To: towertalk@contesting.com
Subject: Re: [TowerTalk] quad questions
From: jim Jarvis <jimjarvis@optonline.net>
Date: Wed, 03 Dec 2008 05:14:39 -0500
List-post: <towertalk@contesting.com">mailto:towertalk@contesting.com>
Very interesting discussion.

When I put my lightning bolt quad up, I was concerned with their  
system of
simply tying all loops together at a common feedpoint.   I went so  
far as to
talk with Cebik about this, and wound up with a simple analysis.

Suppose you had a 1 wavelength loop and a 2 wavelength loop, in  
parallel,
and in the same spatial plane.   e.g.  a 20m and a 10m quad DE.   What
happens?

First, the 2 wavelength pattern is precisely opposite that of the 1  
wavelength pattern.
In the case of the 20/10m example,  the 20m element would fill in the  
nulls in
the 10m pattern.    That null filling would take place proportional  
to the current in
the respective loops.   And that current would be proportional to the  
respective
impedance of the loops, at the feedpoint.

The 2 lambda loop (20m element operating at 10m) would have a very  
high impedance,
on the order of 2k ohms.   The 1 lambda loop (10m element on 10m)  
would be around
100 ohms.   100/2000 = 1/20 = 5%.    So, your side nulls would be  
filled by around 5%.
Not such a big deal, if you can accept the f/s ratio of maybe 13dB   
Note, it's not the f/b
of the array -- that's established by the parasitic element.

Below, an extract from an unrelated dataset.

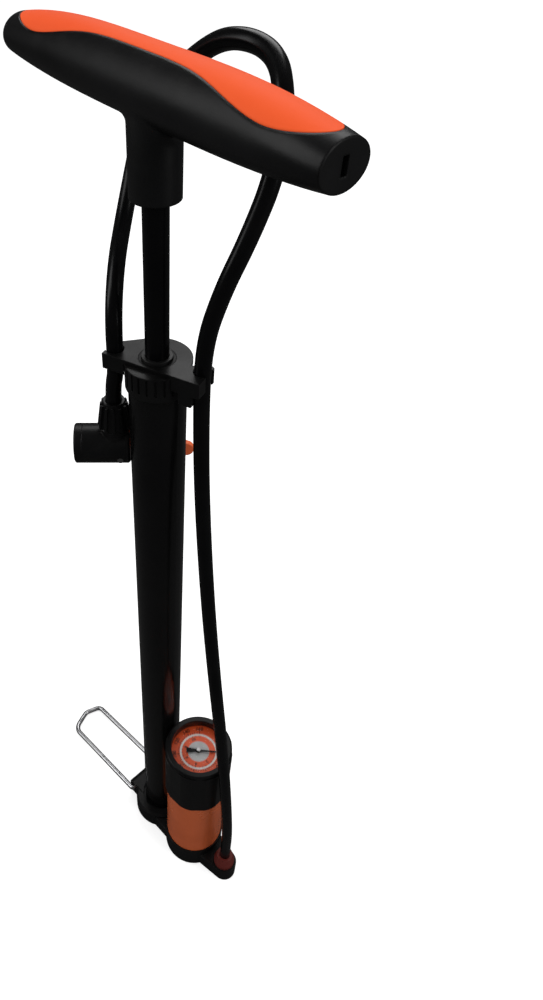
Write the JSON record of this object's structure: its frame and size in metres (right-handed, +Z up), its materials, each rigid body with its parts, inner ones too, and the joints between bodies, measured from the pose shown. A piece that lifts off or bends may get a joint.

What has me confused is the opposite case...  what happens when the  
10m element is
operated at 14 mHz, in parallel with the 20m element?   The system of  
tying the elements
together for feeding is being used, so it must work.   What's  
happening?   The suggestion has
been made that the 1/2 lambda loop can be considered a quarter wave  
parallel transmission line,
which is shorted at the far end.   The far end short  is thus  
transformed to an open at the feed point.
I'm clearly missing something, here.  Your thoughts?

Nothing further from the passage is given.